» Given entries
------------------------------------------------------------------------

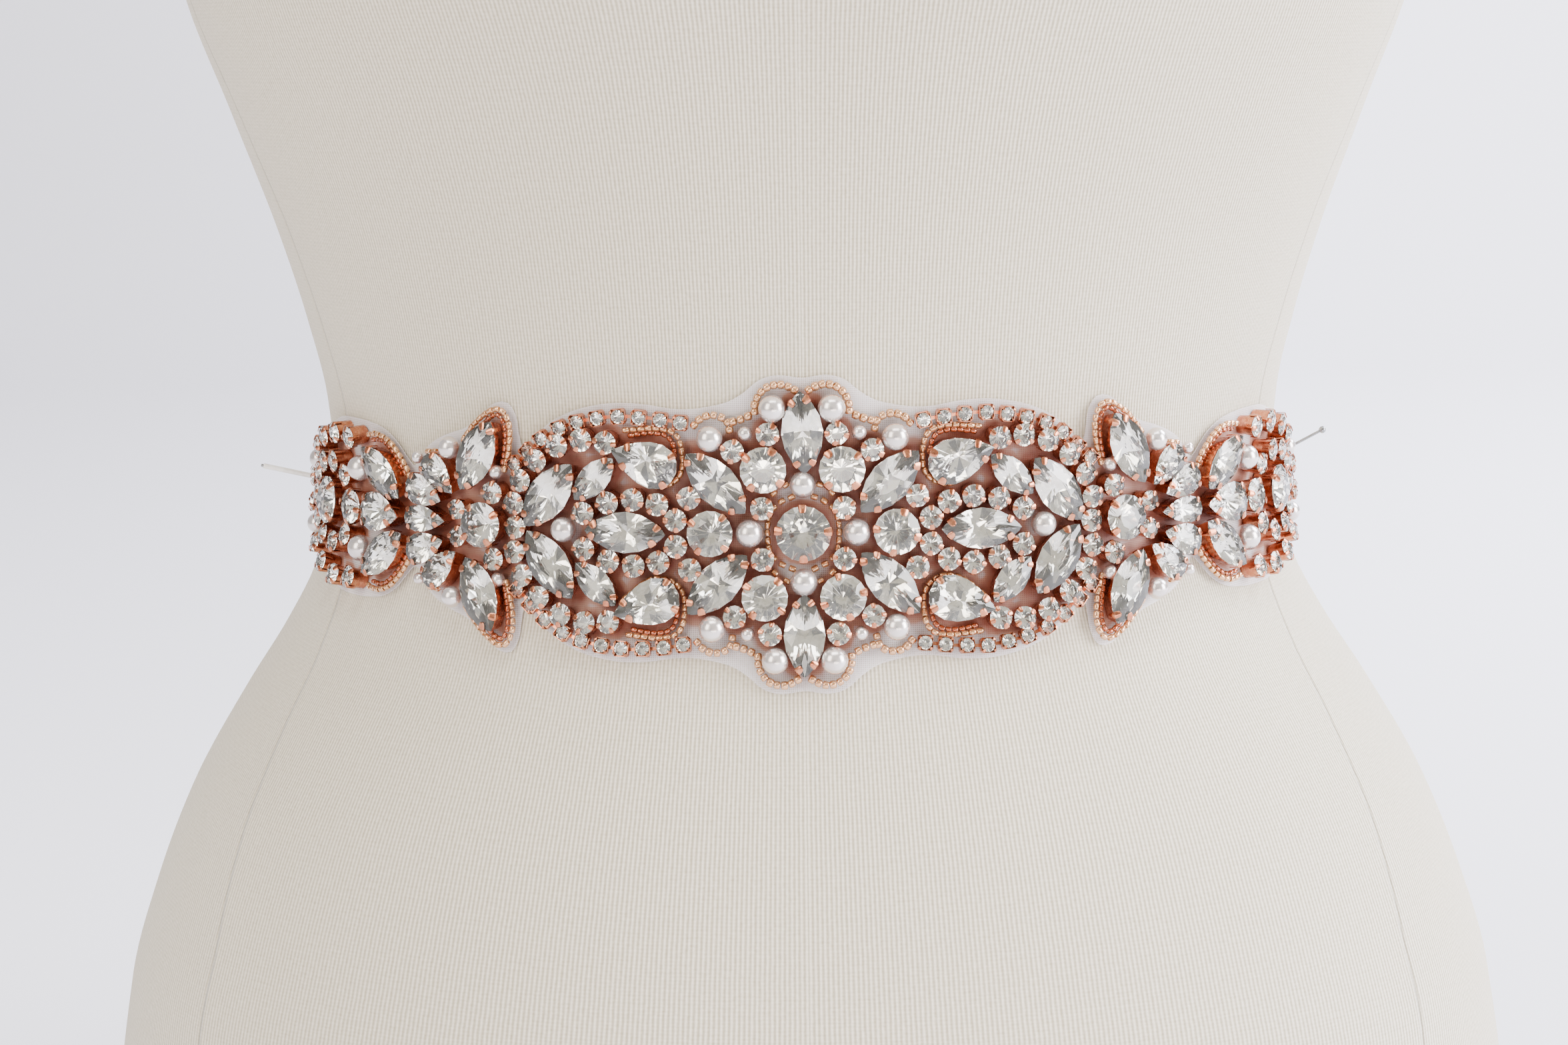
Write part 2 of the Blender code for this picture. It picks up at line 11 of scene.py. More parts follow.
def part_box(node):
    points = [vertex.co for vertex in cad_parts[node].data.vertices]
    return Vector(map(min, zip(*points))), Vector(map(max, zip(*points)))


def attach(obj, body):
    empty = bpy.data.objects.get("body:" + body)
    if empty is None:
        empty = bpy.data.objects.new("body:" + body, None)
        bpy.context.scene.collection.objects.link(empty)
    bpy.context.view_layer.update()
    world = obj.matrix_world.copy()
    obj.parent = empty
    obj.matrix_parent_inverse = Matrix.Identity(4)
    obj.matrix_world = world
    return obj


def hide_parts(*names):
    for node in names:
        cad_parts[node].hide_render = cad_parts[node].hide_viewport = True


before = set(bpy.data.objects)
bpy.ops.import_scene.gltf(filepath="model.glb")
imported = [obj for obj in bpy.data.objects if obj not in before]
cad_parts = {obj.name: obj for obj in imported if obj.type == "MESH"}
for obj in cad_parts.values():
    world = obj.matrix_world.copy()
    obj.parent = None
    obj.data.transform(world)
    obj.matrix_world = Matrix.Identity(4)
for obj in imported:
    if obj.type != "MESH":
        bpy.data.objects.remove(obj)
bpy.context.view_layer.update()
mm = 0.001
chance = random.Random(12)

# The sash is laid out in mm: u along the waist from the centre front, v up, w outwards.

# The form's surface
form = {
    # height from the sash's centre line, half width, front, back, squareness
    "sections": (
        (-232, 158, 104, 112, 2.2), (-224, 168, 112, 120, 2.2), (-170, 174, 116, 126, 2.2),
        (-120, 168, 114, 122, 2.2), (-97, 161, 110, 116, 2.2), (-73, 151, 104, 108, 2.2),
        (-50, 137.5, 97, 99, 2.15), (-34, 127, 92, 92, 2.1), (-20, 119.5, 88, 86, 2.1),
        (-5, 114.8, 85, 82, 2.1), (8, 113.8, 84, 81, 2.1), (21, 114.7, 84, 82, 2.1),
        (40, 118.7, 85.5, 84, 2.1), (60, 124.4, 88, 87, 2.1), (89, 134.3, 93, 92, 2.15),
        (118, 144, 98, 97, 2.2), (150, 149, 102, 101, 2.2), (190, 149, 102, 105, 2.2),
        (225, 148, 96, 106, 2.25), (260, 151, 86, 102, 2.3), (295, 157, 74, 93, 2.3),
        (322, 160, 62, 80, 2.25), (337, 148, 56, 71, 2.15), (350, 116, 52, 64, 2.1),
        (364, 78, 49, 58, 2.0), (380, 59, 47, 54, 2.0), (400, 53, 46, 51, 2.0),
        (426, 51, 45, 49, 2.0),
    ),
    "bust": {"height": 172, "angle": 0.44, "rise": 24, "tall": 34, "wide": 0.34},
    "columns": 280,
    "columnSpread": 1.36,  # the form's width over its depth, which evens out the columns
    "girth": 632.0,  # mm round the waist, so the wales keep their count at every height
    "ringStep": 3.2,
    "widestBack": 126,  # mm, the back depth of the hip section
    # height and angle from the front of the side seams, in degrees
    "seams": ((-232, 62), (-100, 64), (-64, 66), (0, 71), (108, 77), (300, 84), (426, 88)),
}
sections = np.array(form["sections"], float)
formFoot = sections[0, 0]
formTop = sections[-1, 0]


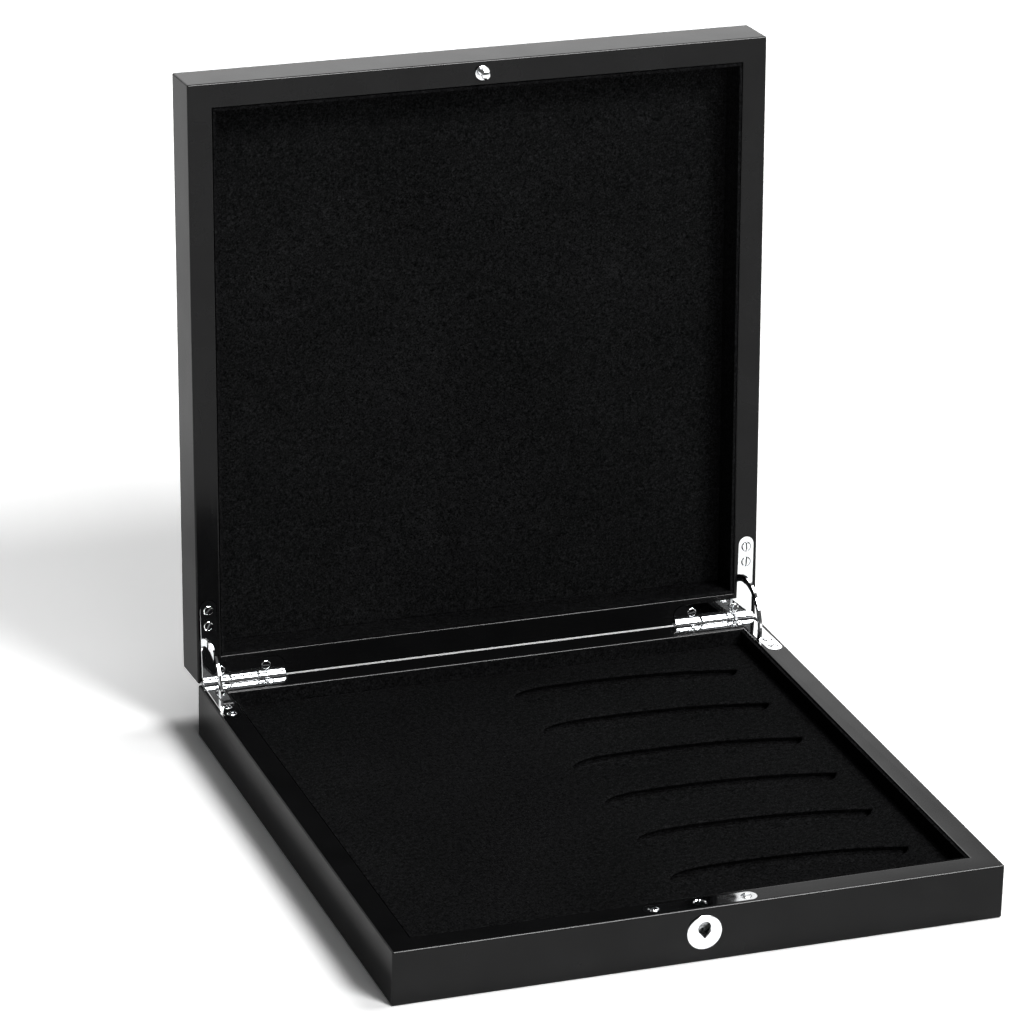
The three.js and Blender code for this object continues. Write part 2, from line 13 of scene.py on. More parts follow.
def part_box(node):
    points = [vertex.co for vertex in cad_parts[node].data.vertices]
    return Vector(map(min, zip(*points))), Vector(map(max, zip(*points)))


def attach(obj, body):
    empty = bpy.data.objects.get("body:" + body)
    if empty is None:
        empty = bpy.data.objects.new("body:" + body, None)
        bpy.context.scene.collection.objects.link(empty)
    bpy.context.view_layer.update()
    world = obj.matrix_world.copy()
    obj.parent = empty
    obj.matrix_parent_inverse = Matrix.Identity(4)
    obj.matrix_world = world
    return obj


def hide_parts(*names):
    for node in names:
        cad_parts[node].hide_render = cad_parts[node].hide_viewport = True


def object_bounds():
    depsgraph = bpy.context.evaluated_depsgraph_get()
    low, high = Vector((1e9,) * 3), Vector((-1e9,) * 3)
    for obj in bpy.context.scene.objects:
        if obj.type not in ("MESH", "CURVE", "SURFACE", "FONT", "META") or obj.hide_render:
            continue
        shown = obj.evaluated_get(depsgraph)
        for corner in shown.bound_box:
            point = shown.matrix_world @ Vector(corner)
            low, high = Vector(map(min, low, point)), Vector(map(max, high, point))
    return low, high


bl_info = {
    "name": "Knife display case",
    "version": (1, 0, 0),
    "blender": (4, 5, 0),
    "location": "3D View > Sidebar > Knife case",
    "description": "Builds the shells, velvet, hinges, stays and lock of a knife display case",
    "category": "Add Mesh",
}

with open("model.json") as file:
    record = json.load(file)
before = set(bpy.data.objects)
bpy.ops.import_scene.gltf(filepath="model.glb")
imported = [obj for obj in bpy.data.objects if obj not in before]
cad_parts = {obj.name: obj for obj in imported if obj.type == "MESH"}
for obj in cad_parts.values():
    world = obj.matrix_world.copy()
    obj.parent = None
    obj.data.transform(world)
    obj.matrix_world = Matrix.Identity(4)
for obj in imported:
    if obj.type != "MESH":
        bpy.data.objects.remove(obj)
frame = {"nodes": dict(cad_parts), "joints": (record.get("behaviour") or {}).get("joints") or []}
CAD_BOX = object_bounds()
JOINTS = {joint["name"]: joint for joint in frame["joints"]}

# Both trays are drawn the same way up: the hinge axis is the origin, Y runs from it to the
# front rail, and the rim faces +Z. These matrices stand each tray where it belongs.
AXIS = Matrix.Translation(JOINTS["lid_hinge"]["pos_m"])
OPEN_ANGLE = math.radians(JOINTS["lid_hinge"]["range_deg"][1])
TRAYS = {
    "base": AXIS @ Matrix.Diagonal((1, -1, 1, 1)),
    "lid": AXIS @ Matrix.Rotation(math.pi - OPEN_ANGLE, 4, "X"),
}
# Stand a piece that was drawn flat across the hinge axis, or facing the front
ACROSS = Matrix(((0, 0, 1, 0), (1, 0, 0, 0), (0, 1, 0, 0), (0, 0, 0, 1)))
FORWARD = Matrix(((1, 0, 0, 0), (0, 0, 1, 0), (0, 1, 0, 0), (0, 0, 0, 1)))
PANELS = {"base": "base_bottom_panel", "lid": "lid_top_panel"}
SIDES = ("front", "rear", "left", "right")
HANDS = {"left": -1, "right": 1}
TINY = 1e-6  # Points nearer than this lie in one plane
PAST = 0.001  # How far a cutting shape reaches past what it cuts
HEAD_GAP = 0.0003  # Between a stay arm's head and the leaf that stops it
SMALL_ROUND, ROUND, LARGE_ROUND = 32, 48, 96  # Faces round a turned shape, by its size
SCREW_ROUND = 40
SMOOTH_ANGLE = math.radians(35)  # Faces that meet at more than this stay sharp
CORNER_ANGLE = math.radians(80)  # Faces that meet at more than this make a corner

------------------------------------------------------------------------

» Given task
Copy out exactly the lines from the one containing "The three.js and" to the one containing "shown = obj.evaluated_get(depsgraph)", both ends inclusive.

» Answer for the task
The three.js and Blender code for this object continues. Write part 2, from line 13 of scene.py on. More parts follow.
def part_box(node):
    points = [vertex.co for vertex in cad_parts[node].data.vertices]
    return Vector(map(min, zip(*points))), Vector(map(max, zip(*points)))


def attach(obj, body):
    empty = bpy.data.objects.get("body:" + body)
    if empty is None:
        empty = bpy.data.objects.new("body:" + body, None)
        bpy.context.scene.collection.objects.link(empty)
    bpy.context.view_layer.update()
    world = obj.matrix_world.copy()
    obj.parent = empty
    obj.matrix_parent_inverse = Matrix.Identity(4)
    obj.matrix_world = world
    return obj


def hide_parts(*names):
    for node in names:
        cad_parts[node].hide_render = cad_parts[node].hide_viewport = True


def object_bounds():
    depsgraph = bpy.context.evaluated_depsgraph_get()
    low, high = Vector((1e9,) * 3), Vector((-1e9,) * 3)
    for obj in bpy.context.scene.objects:
        if obj.type not in ("MESH", "CURVE", "SURFACE", "FONT", "META") or obj.hide_render:
            continue
        shown = obj.evaluated_get(depsgraph)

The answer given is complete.